Самый устойчивый из мифов о диктатурах — миф о великом и прозорливом лидере. В большей степени это относится к автократиям и в меньшей — к олигархиям, где акцент обычно делается на уникальных знаниях и мудрости правящей партии в целом, а не отдельных руководителей. Значения слов, которыми обозначают лидеров в итальянском («Duce»), немецком («Fuehrer») и русском («Вождь») языках, менялось во времена правления Муссолини, Гитлера и Сталина. При использовании каждого из этих слов подразумевалось, что речь идет о единственном лидере, обладателе сверхчеловеческого могущества, понимающего, мудрого и отечески заботливого по отношению к своему народу.

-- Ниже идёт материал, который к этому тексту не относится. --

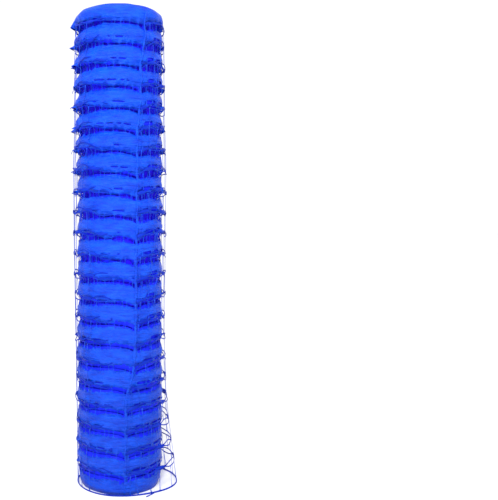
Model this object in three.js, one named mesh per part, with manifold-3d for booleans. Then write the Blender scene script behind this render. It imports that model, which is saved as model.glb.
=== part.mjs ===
// A roll of plastic safety fencing, stood on its end: a net of drawn polyethylene wound on itself,
// tight at the core, with its outermost turn working loose and flaring out at the foot.
// Millimetres. +Z is up along the roll's axis, -Y is the front, +X is the right.

import * as THREE from 'three';
import { mergeVertices } from 'three/addons/utils/BufferGeometryUtils.js';
import Module from 'manifold-3d';

// The net
const NET_WIDTH = 1000;
const OPENING_ROWS = 22;
const ROW_PITCH = 44;
const OPENING_HEIGHT = 18;
const FIRST_ROW = (NET_WIDTH - (OPENING_ROWS - 1) * ROW_PITCH) / 2;

// The tight roll. Its side bulges at each band and sinks at each row of openings.
const BORE_RADIUS = 26;
const BAND_RADIUS = 92;
const OPENING_DEPTH = 7;
const ROLL_SIDES = 24;

// The turns as they show on the ends: rings of net edges with hollows between them
const RING_COUNT = 5;
const RING_HOLLOW_DEPTH = 5;
const RING_CREST_WIDTH = 4;

// The loose outer turn. Its angles run from the front towards the right. Its free end leans: it lies
// further round at the top than at the foot.
const TURN_WALL = 2.4;
const TURN_SEAT = 1.8;
const TURN_START_FOOT_DEG = 8;
const TURN_START_TOP_DEG = 28;
const TURN_END_DEG = 350;
const START_LIFT_DEG = 80;
const START_LIFT_SHARE = 0.15;
const END_SETTLE_DEG = 60;
const RIGHT_DEG = 90;
const RIGHT_PEAK = 3;
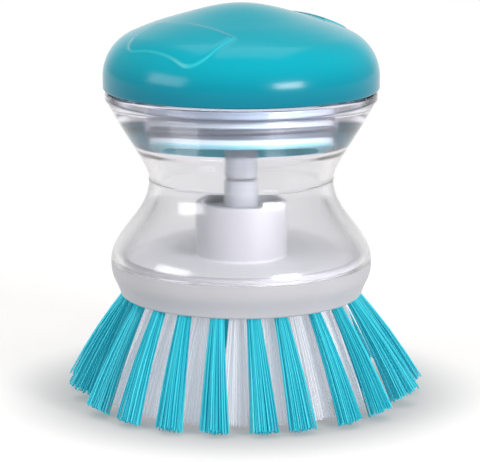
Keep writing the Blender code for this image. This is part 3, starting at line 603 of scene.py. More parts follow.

Доверчивые сподвижники часто награждали своих кумиров героическими чертами еще до того, как их обнаруживали в себе сами лидеры. В частности, Гитлер начинал с убежденности в том, что Германия нуждается в великом и героическом вожде, и лишь позже с чувством глубокого удовлетворения обнаружил, что этим человеком является он сам. В начале 1920-х годов Гитлер, в отличие от Муссолини того же периода, еще не пытался выстраивать культ личности. Однако его последователи уже тогда провозглашали, что «нашли нечто, чего страстно жаждут миллионы, — вождя» [885]. К концу 1920-х Гитлер уже был убежден в их правоте, и нацистская партия полностью сфокусировалась на своем лидере. В 1930 году он говорил: «Для нас Вождь — суть Идея, и каждый член партии обязан подчиняться только Вождю» [886]. Во всех этих главных диктатурах двадцатого века культ собственной личности неустанно продвигали сами лидеры (при том, что частью сталинского культа было распространение сказок о его мнимой скромности), но они не испытывали недостатка в приспешниках и льстецах, каждый из которых играл свою роль в создании мифа о вожде-сверхчеловеке.